Several Loupe-assisted fixes were merged:

coinswap#901, verifying the legacy maker funding output before the taker signs
coinswap#881, hardening maker-side Taproot contract validation
coinswap#886, hardening taker-side Taproot contract validation
coinswap#879, preventing maker reboot recovery from discarding funded swapcoins
coinswap#884, validating the fidelity bond amount against the actual chain output

Loupe also helped create follow-up issues:

coinswap#882, around replaceable or mempool-only incoming contracts
coinswap#906, around trusting a peer-supplied confirmation height
coinswap#877, a backlog item for cookie-based authentication on the maker RPC control plane

Pain points, and what I would change next time

Candidate findings require real triage. Some reports overlapped. Some were variations of the same missing validation. Some had lower impact after reading the surrounding code. A few needed stronger proof before they could become issues.

Operational overhead was another pain point. Long scans, quota waits, report export, and local server/worker state all added friction.
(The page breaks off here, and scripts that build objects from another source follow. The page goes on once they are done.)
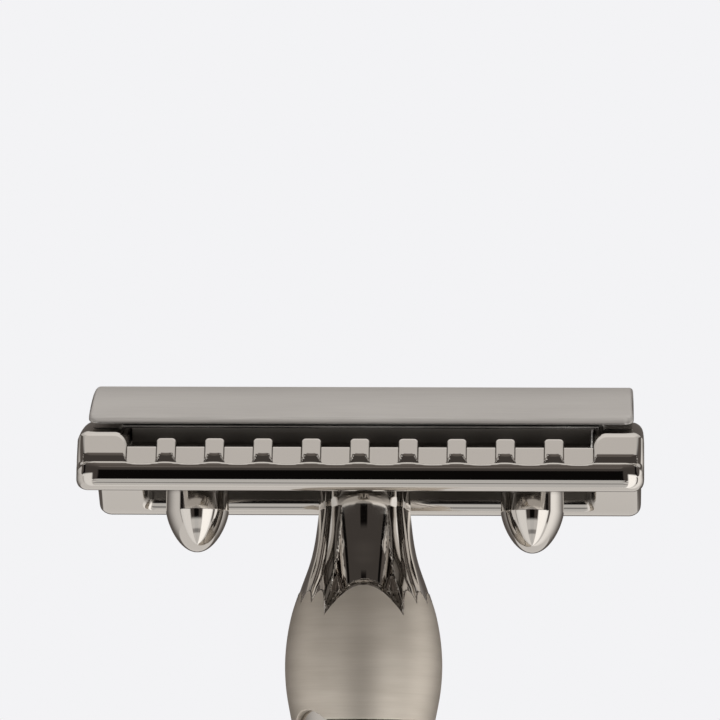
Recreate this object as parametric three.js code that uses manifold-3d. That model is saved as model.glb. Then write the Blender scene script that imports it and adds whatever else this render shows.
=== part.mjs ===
// A double-edge safety razor: a cap, a blade and a toothed base plate, screwed by one stud to a
// handle whose sections are stacked on a tie rod.
// Millimetres, +Z up, X along the blade, origin at the centre of the flat foot that it stands on.
import * as THREE from "three";
import { mergeVertices } from "three/addons/utils/BufferGeometryUtils.js";
import Module from "manifold-3d";

const wasm = await Module();
wasm.setup();

// ---- driving dimensions ----
const TOTAL_HEIGHT = 95;
const HEAD_HEIGHT = 9.28; // from the underside of the guard bars to the crown of the cap
const GUARD_Z = TOTAL_HEIGHT - HEAD_HEIGHT; // the head's own heights are measured from here
const PLATE_LENGTH = 44.4;
const PLATE_HALF_DEPTH = 12;
const REST_GAP = 0.06; // left between faces that touch

// Blade, and the arch that the cap bends it to.
const BLADE_LENGTH = 42.7;
const BLADE_EDGE_LENGTH = 37.3;
const BLADE_HALF_WIDTH = 10.3;
const BLADE_TAB_HALF_WIDTH = 6.6;
const BLADE_THICKNESS = 0.1;
const BLADE_CROWN = 7.2;
const BLADE_RADIUS = 25.5;
const SLOT_HALF_LENGTH = 18.2;
const SLOT_HALF_WIDTH = 1.15;
const SLOT_CLEARANCE = 0.3;

// Cap.
const CAP_LENGTH = 42.8;
const CAP_HALF_WIDTH = 9.9;
const CAP_EDGE_TOP = 5.7;
const CAP_CORNER_RADIUS = 0.9;
const SOCKET_GAP = 0.05;
const STUD_SEAT = 8.1;
const POST_SEAT = 7.9;

// Stud, posts and their lugs.
const THREAD_PITCH = 0.8;
const THREAD_TURNS = 8;
const STUD_RADIUS = 2.45;
const STUD_BORE = 2.55;
const STUD_CHAMFER = 0.5;
const POST_X = 13.4;
const POST_RADIUS = 1.25;
const POST_BORE = 1.4;
const POST_TIP = -1.2;
const POST_CHAMFER = 0.4;
const LUG_RADIUS = 2.52;
const LUG_SHOULDER = -1.1;
const LUG_TIP = -3.96;
const LUG_FULLNESS = 1.25; // how blunt the bullet nose is

// Base plate.
const PLATE_CROWN = 6.42;
const PLATE_RADIUS = 31;
const PLATE_CORNER_RADIUS = 1.3;
const BAR_TOP = 2.25;
const NECK_TOP = 3.35; // the handle's seat under the base plate
const TOOTH_COUNT = 9;
const TOOTH_PITCH = 3.79;
const TOOTH_WIDTH = 1.57;
const TOOTH_TOP = 4.2;
const NOTCH_TOP = 3.5;
const CHANNEL_INNER_Y = 8.1;
const CHANNEL_OUTER_Y = 10.35;
const CHANNEL_FLOOR = 2.7;
const POCKET_LENGTH = 36.6;
const POCKET_HALF_WIDTH = 9.75;
const POCKET_LEDGE = 2.05;
const ROOF_CROWN = 4.6;
const ROOF_RADIUS = 30;
const BOSS_RADIUS = 4.6;
const GAP_WIDTH = TOOTH_PITCH - TOOTH_WIDTH;
const COMB_LENGTH = TOOTH_COUNT * TOOTH_PITCH + GAP_WIDTH;

// Handle, from the head down.
const NECK_RADIUS = 3.62;
const BULB_TOP = -7.6;
const BULB_FOOT = -17.2;
const SPIGOT_RADIUS = 4.3;
const SPIGOT_FOOT = -13.5;
const STUD_BORE_FOOT = -4.5;
const ROD_TOP = -11.9;
const ROD_RADIUS = 2;
const ROD_BORE = 2.1;
const ROD_FOOT_Z = 2;
const SECTION_GAP = 0.1; // between the stacked sections
const RING_HEIGHT = 2.5;
const RING_RADIUS = 5.3;
const RING_WAIST = 4.75;
const GRIP_HEIGHT = 49.5;
const FOOT_FACE_RADIUS = 6.1;
const RECESS_RADIUS = 4.6; // the hollow under the pommel, for the washer, the nut and the foot disc
const RECESS_TOP_Z = 6.2;
const NUT_RADIUS = 4;
const NUT_Z = [2.2, 5];
const WASHER_RADIUS = 3.7;
const WASHER_Z = [5.1, 5.9];
const WASHER_SPLIT = 0.5;
const FOOT_DISC_HEIGHT = 1.4;

// ---- solids from three.js geometry ----
function solid(geometry) {
  const bare = geometry.clone();
  bare.deleteAttribute("normal");
  bare.deleteAttribute("uv");
  const merged = mergeVertices(bare, 1e-4);
  return new wasm.Manifold(
    new wasm.Mesh({
      numProp: 3,
      vertProperties: merged.attributes.position.array,
      triVerts: new Uint32Array(merged.index.array),
    }),
  );
}

function geometryOf(body) {
  const mesh = body.getMesh();
  const geometry = new THREE.BufferGeometry();
  geometry.setAttribute("position", new THREE.BufferAttribute(mesh.vertProperties, 3));
  geometry.setIndex(new THREE.BufferAttribute(mesh.triVerts, 1));
  const faceted = geometry.toNonIndexed();
  faceted.computeVertexNormals();
  return faceted;
}

// A profile of [radius, z] pairs, listed from the bottom up, turned about the Z axis.
function turned(profile, segments = 32) {
  const points = profile.map(([r, z]) => new THREE.Vector2(r, z));
  return solid(new THREE.LatheGeometry(points, segments).rotateX(Math.PI / 2));
}

function rod(radius, fromZ, toZ, segments = 32) {
  return turned([[0, fromZ], [radius, fromZ], [radius, toZ], [0, toZ]], segments);
}

function bored(body, radius, fromZ, toZ) {
  return body.subtract(rod(radius, fromZ, toZ, 24));
}

// A closed outline of [y, z] pairs, drawn out along X, centred on x.
function drawnAlongX(outline, length, x = 0) {
  const shape = new THREE.Shape(outline.map(([y, z]) => new THREE.Vector2(y, z)));
  const prism = new THREE.ExtrudeGeometry(shape, { depth: length, bevelEnabled: false });
  const yzToXyz = new THREE.Matrix4().makeBasis(
    new THREE.Vector3(0, 1, 0),
    new THREE.Vector3(0, 0, 1),
    new THREE.Vector3(1, 0, 0),
  );
  return solid(prism.applyMatrix4(yzToXyz).translate(x - length / 2, 0, 0));
}

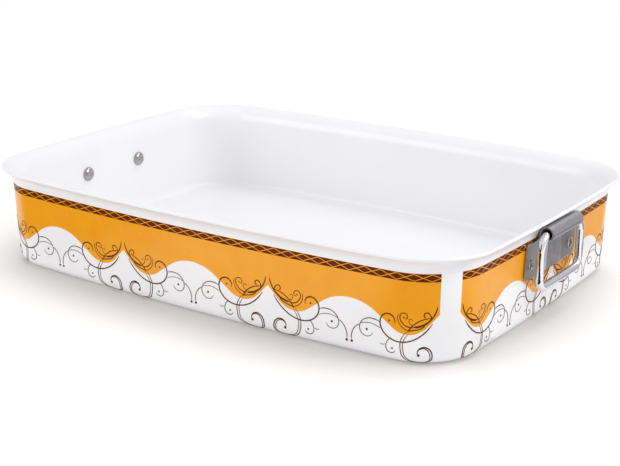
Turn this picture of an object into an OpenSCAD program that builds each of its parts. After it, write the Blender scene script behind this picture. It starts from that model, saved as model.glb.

I preserved the practical quota estimate, but not exact token accounting. For comparisons across future runs, it would be useful to track scan time, model invocations, accepted findings, rejected findings, duplicates, and provider-reported token usage.

I would use Loupe again, but with a narrower process:

scan one subsystem first instead of the whole repository
deduplicate findings before opening issues
rank by reachability and impact, not scanner-reported severity alone
require either a failing test or a clear attack path before promoting a finding

That process would make the next audit less noisy and more credible.

Verdict

For someone like me working on testing and quality assurance, tools like Loupe accelerate the early stage of the work: finding places worth reviewing and giving each one enough structure to act on.

The useful result was not a clean list of bugs. It was a better backlog: some fixes got merged, some concerns became issues, and some reports were discarded after reading the surrounding code. The next run should be narrower and measured better.